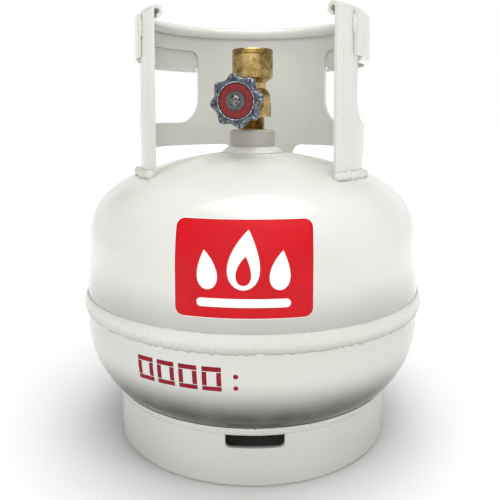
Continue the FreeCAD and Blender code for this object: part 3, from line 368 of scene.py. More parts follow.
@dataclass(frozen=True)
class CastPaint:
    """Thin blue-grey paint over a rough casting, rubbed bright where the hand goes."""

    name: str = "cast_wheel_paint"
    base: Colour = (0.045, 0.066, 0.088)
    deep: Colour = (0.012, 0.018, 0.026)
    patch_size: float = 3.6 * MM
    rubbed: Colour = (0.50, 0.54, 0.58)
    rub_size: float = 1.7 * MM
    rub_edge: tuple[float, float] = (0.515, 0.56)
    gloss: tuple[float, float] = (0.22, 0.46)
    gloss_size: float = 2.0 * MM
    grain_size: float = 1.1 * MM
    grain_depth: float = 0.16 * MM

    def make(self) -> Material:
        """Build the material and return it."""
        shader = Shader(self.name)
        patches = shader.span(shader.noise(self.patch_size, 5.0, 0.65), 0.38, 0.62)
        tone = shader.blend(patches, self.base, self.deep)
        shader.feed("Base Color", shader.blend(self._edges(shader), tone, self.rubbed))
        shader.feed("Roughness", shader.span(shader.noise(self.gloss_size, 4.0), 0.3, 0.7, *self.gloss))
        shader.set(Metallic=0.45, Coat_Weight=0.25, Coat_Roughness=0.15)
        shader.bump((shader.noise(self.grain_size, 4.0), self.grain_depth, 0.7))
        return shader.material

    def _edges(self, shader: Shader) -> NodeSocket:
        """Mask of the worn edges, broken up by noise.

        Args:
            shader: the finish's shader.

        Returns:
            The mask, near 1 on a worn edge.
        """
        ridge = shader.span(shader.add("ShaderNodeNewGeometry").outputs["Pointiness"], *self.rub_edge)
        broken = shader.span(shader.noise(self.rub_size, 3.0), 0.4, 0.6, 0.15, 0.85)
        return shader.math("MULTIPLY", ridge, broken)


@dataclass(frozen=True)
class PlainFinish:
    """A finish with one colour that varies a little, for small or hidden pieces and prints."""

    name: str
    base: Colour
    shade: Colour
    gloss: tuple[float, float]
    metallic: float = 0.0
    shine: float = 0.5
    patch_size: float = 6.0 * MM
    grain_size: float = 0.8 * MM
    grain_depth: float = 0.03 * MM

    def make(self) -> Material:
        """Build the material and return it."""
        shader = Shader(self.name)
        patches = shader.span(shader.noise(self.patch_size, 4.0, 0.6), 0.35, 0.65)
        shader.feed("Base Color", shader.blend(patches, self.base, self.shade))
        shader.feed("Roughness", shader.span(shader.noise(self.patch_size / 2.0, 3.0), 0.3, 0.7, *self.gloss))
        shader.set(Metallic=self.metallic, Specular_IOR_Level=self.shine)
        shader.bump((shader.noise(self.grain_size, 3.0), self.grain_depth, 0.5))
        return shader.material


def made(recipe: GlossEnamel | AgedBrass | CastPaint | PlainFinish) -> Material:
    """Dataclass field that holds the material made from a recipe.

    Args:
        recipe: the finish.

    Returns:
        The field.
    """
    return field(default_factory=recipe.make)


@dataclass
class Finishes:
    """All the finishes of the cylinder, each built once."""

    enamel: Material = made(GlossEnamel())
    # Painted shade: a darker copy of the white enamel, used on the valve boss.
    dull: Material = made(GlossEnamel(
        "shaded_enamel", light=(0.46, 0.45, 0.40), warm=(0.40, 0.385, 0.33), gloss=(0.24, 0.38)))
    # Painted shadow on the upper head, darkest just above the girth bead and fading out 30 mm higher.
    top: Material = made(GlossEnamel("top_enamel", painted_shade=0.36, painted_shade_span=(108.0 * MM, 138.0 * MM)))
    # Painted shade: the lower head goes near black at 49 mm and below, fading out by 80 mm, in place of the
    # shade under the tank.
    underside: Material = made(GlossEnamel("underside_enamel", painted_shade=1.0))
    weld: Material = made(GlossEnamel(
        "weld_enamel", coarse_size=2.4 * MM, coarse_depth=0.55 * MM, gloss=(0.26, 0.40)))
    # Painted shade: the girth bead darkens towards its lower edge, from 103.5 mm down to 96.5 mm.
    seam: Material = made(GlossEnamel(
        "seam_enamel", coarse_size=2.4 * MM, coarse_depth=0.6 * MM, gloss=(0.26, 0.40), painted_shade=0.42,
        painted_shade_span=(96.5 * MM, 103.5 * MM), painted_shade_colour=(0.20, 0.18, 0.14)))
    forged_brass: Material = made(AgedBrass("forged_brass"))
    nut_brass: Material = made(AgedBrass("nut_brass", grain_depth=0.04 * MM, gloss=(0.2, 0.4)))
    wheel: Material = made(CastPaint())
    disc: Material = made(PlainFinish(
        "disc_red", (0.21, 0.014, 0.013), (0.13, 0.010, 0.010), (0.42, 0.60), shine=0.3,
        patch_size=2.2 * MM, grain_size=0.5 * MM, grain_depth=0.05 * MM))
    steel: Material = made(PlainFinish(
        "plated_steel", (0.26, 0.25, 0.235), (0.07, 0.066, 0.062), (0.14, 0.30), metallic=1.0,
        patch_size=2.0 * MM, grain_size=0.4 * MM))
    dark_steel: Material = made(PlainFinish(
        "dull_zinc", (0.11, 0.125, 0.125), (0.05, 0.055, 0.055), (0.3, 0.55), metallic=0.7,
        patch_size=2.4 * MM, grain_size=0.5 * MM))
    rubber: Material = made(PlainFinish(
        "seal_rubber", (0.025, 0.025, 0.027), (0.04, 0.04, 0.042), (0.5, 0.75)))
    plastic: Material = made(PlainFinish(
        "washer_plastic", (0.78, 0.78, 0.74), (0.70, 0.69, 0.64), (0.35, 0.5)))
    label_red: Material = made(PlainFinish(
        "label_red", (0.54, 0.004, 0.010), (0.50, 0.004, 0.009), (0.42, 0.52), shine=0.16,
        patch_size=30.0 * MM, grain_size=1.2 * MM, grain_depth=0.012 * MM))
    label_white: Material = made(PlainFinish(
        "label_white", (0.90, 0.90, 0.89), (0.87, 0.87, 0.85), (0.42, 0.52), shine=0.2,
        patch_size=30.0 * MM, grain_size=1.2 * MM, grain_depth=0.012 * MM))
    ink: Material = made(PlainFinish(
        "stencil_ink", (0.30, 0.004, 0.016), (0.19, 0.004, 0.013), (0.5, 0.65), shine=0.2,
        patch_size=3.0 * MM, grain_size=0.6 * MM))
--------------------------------
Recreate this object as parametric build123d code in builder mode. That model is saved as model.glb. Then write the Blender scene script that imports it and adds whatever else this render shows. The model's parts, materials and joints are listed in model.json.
--------------------------------
Write out each line exactly as it appears, from the line with "Continue the FreeCAD" up to and including the line with "shader: the finish's shader.".

RESPONSE TO THE EXERCISE:
Continue the FreeCAD and Blender code for this object: part 3, from line 368 of scene.py. More parts follow.
@dataclass(frozen=True)
class CastPaint:
    """Thin blue-grey paint over a rough casting, rubbed bright where the hand goes."""

    name: str = "cast_wheel_paint"
    base: Colour = (0.045, 0.066, 0.088)
    deep: Colour = (0.012, 0.018, 0.026)
    patch_size: float = 3.6 * MM
    rubbed: Colour = (0.50, 0.54, 0.58)
    rub_size: float = 1.7 * MM
    rub_edge: tuple[float, float] = (0.515, 0.56)
    gloss: tuple[float, float] = (0.22, 0.46)
    gloss_size: float = 2.0 * MM
    grain_size: float = 1.1 * MM
    grain_depth: float = 0.16 * MM

    def make(self) -> Material:
        """Build the material and return it."""
        shader = Shader(self.name)
        patches = shader.span(shader.noise(self.patch_size, 5.0, 0.65), 0.38, 0.62)
        tone = shader.blend(patches, self.base, self.deep)
        shader.feed("Base Color", shader.blend(self._edges(shader), tone, self.rubbed))
        shader.feed("Roughness", shader.span(shader.noise(self.gloss_size, 4.0), 0.3, 0.7, *self.gloss))
        shader.set(Metallic=0.45, Coat_Weight=0.25, Coat_Roughness=0.15)
        shader.bump((shader.noise(self.grain_size, 4.0), self.grain_depth, 0.7))
        return shader.material

    def _edges(self, shader: Shader) -> NodeSocket:
        """Mask of the worn edges, broken up by noise.

        Args:
            shader: the finish's shader.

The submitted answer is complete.